In the July 2011 issue of The WORD, there's a hugely entertaining and illuminating interview with Glenn Hughes, formerly of Deep Purple amongst others, during which Rob Fitzpatrick describes the bassist's memoir Deep Purple and Beyond: Scenes from the Life of a Rock Star as “[reading] like one monumental binge with the odd LP here and there for 'colour'”. Now, Fitzpatrick is a good enough writer to sell me on the idea of Hughes's story anyway, even if I may have hitherto imagined I'd have no interest in it whatsoever. The fact is, though, I'm as fascinated by preposterous tales of rock'n'roll excess as anyone, and I'm aware that I'll appear a hypocrite if I say I believe that to still buy wholesale into the notion of “the rock'n'roll lifestyle” is the mark of an idiot, but I think it is.
The image of the “elegantly wasted” rock'n'roller, so vigorously championed in the music press during the Seventies by writers like Nick Kent, has no better embodiment than Keith Richards. But when Keith finally keels over, I'll bet serious money that the obituaries will talk first about the riff from "Satisfaction", the solo from "Sympathy for the Devil" or the deathless chords of "Brown Sugar", "Street Fighting Man" and "Honky Tonk Women". Long after that there'll be the Mars bar, Brian Jones, Altamont and so on. Somewhere in between they'll mention the drugs, of course, but it won't be the first thing they mention. This is the thing that all those wretched souls who model themselves after him completely fail to grasp, with their artfully teased crow's-nest barnets, skinny jeans, litany of chemical dependencies and hour upon interminable hour of terrible, hackneyed, mediocre music – Keith Richards has never needed to take drugs in order to make good music. By the time he'd reached the point where the music was interfering with his drug-taking, he'd already accumulated a body of work that would have endured even if he'd dropped dead immediately after finishing Exile on Main Street. And let's not forget the likes of John Coltrane and sundry other jazzers, either; A Love Supreme was made after Coltrane had quit drugs, remember.
Let me put it another way; nobody ever remembers any of the people who take shitloads of drugs and produce bad art, and I bet there's fucking loads of them. The possibly apocryphal tale of a distraught Samuel Taylor Coleridge writing Kubla Khan in frustration at being unable to recall the supposedly even greater epic poem he'd made up in his head in its entirety during a massive opium bender is all very inspiring, but there seems to have emerged in recent times a generation of artists whose journey along the road of excess is mostly spent in search of short cuts. I find it hard to listen to someone like Pete Doherty – a Sainsbury's Basics Tim Hardin with William Blake pretensions who attends court hearings for drug offences with pockets full of gear and yet manages to stay out of prison – without thinking, here's someone who's convinced himself that if he takes enough of the right drugs and throws enough of the right shapes, and maybe makes the odd record or two, he will eventually become a great artist.

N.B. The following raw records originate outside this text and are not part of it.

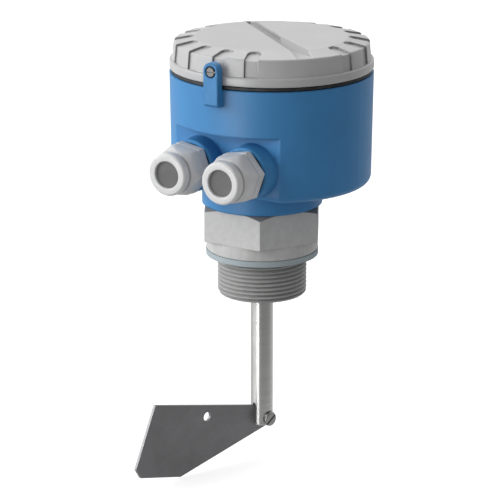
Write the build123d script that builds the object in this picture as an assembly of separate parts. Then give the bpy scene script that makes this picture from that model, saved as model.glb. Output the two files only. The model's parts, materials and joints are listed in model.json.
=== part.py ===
from build123d import *
import math
import os

# Rotary paddle level switch. Lengths are in millimetres and angles in degrees.
# The shaft axis is Z, z = 0 is the last full turn of the vessel thread, just
# under the flat gasket, and the two cable glands point along -Y.

# General clearances
SEAT = 0.02            # pressed or glued seats
RUNNING = 0.05         # turning fits
SLIP = 0.3             # pieces that only pass each other

# Vessel connection, a moulded plug with a G 1 1/2 parallel thread
THREAD_DIA = 47.8
THREAD_LENGTH = 24.7
THREAD_CHAMFER = 1.2
THREAD_RELIEF = 0.3    # from the last full turn up to the gasket
RELIEF_DEPTH = 1.6     # neck under the gasket, from the thread's crest
COLLAR_DIA = 59.6
COLLAR_HEIGHT = 7.2
COLLAR_EDGE = 0.8
HEX_ACROSS_FLATS = 60.0
HEX_HEIGHT = 18.3
HEX_CHAMFER = 1.4
SPIGOT_DIA = 44.0
SPIGOT_RISE = 8.2      # above the housing floor
MIDDLE_BORE_DIA = 18.0
GASKET_THICKNESS = 3.0
GASKET_DIA = 60.0
NECK_SEAL_WIRE = 2.4
NECK_SEAL_DIA = 52.0
RING_NUT_WALL = 5.95       # out from the spigot
RING_NUT_HEIGHT = 6.8
RING_NUT_SLOTS = 6
RING_NUT_SLOT_WIDTH = 6.0
RING_NUT_SLOT_DEPTH = 3.0

# Shaft, its two sealed ball bearings and the lip seal
SHAFT_DIA = 12.0
SHAFT_BELOW = 97.0
SHAFT_ABOVE_SPIGOT = 11.2
SHAFT_CHAMFER = 0.6
BEARING_DIA = 28.0
BEARING_WIDTH = 8.0
BEARING_RING = 2.2
BEARING_SHIELD = 0.7
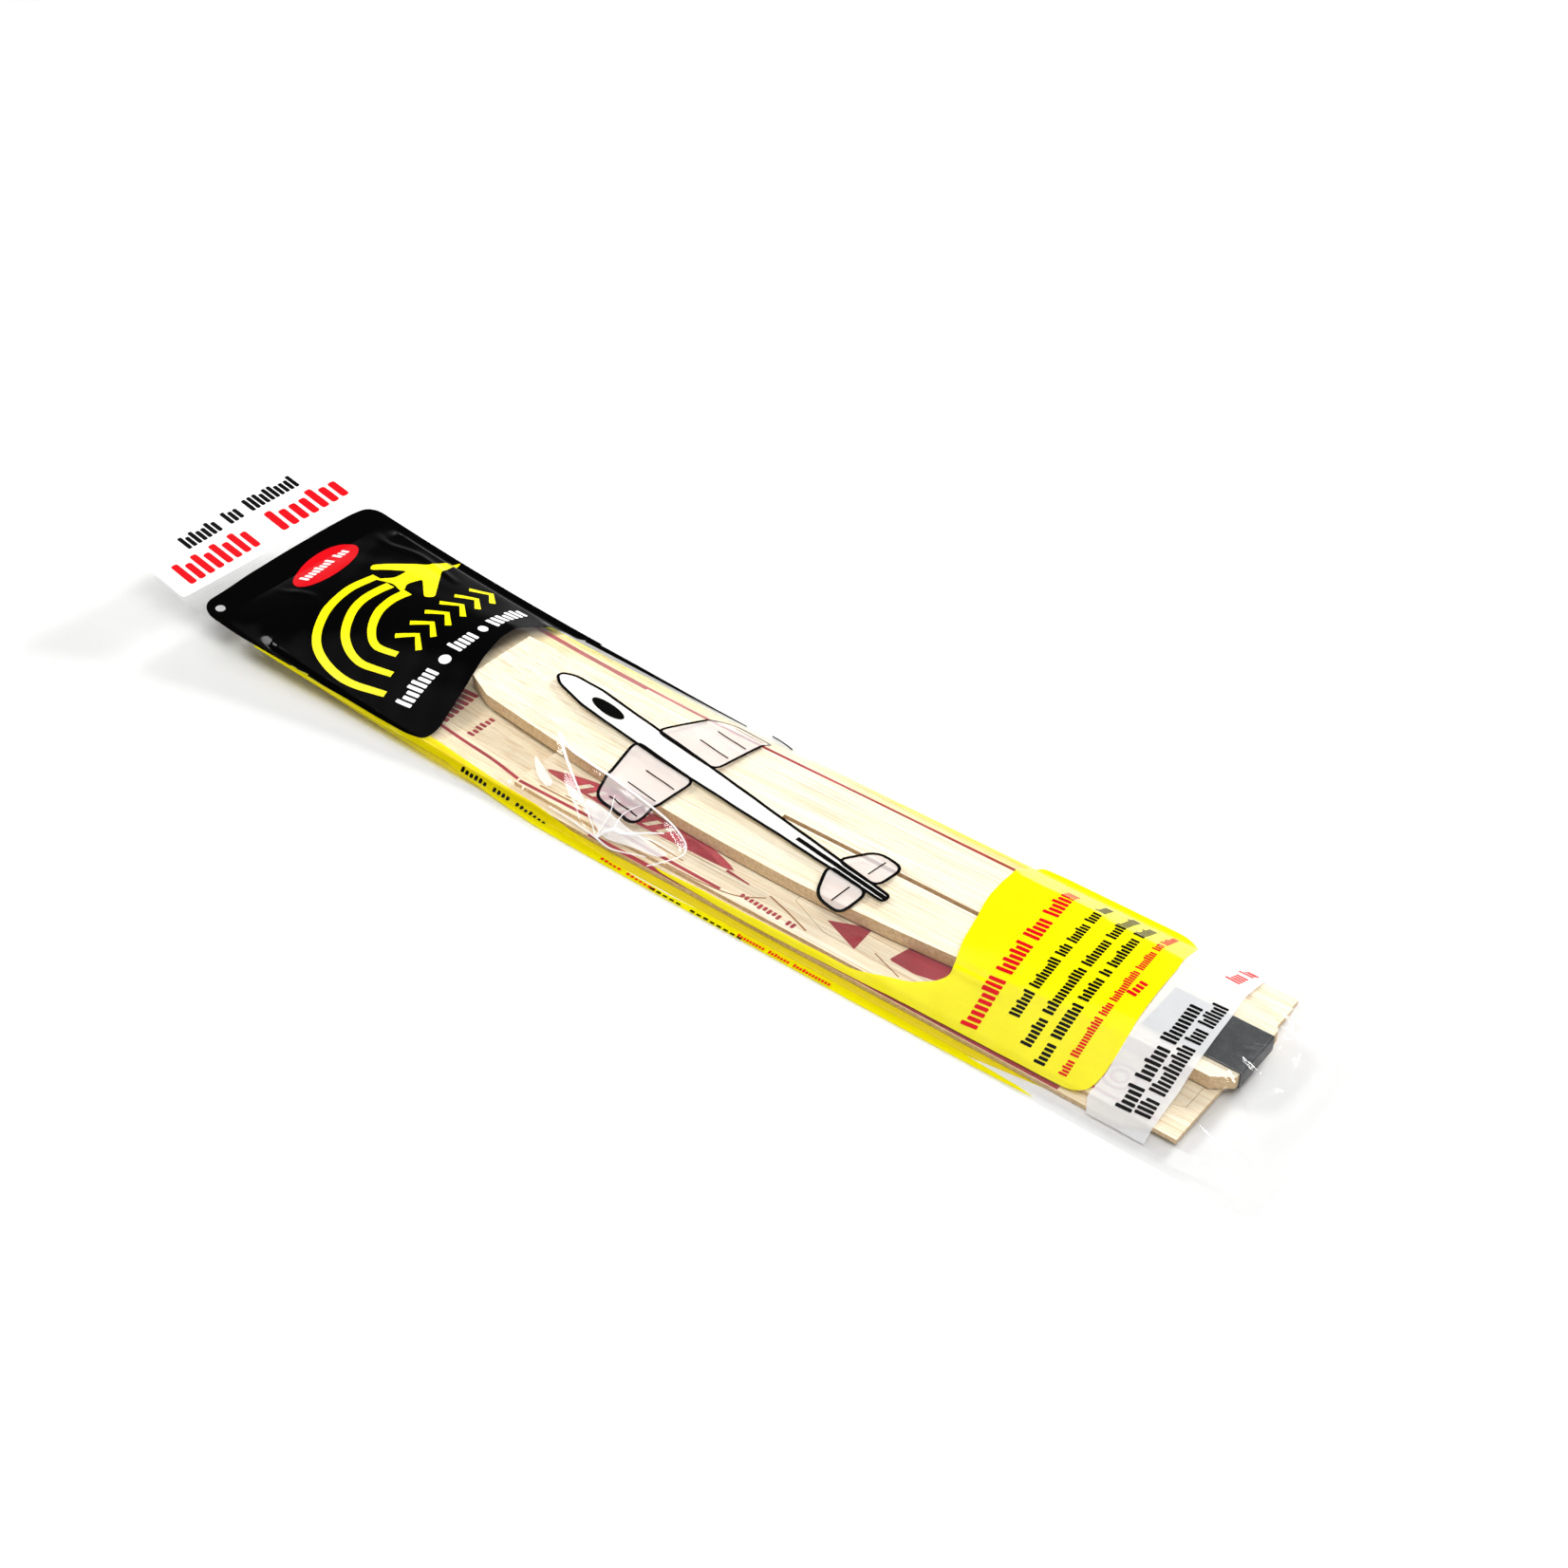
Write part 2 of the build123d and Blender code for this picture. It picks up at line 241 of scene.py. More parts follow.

And when I read about someone like Amy Winehouse breathlessly buying into the received wisdom that briefly declared Doherty to be “the greatest poet of his generation”, then it becomes easier to understand why so many gifted artists decide to skip the tiresome “art” bit and go straight to the drugs.
Amy Winehouse performs "Valerie" in Belgrade, June 2011
The music press has to take a lot of the responsibility for this, because it's the music press more than anything that's helped secure the seductive myth of drug use as a prerequisite for greatness within the cultural consensus. Its influence may have diminished significantly, but behind the wide-eyed cheerleading for Doherty in particular, there's still the implicit suggestion that you're somehow less of an artist if you don't embrace a life of wild excess. When Brett Anderson was doing gear, he was barely out of the NME. After he packed it in, he'd have needed to murder Damon Albarn for them to write about him. With the news that Amy Winehouse has cancelled her forthcoming European tour after a disastrous performance in Belgrade just over a week ago (see video above), it's hard not to conclude that here's another young artist who swallowed that line whole and is now too far along the road to ever find her way back, and I'm saddened by it.
Those hair-shirted champions of authenticity who virtually accused her of taking the very food from the mouth of Sharon Jones a few years ago probably couldn't care less about the latest episode in the grim soap opera that the life and career of Amy Winehouse has become. Some might even perversely see it as karma. But I miss the young woman who aimed for Sammy Cahn greatness, didn't quite hit the mark, yet still came up with the line, “'Cause you're my fella, my guy/ Hand me your Stella and fly”. Or the woman who wrote the amazing "Love's a Losing Game", a song that would sound just as utterly, heartbreakingly complete had it been written at any point during the last 50 years, which of course it could easily have been. Or the woman from – stone me – the video for "In My Bed". I liked her and I'd like her back. I'm not interested in being the sort of person who turned up at Lou Reed gigs in the mid-Seventies, in the ghoulish hope that tonight would be the night Lou OD'd, and was taken to A&E and thereafter the bone orchard. I've no desire to watch someone fall to bits on stage. As far as I'm concerned, the world would be a better place with a clean, happy, functional Amy Winehouse in it, and as soon as there's one available, I'll be first in the queue. I hope I'm not the only one.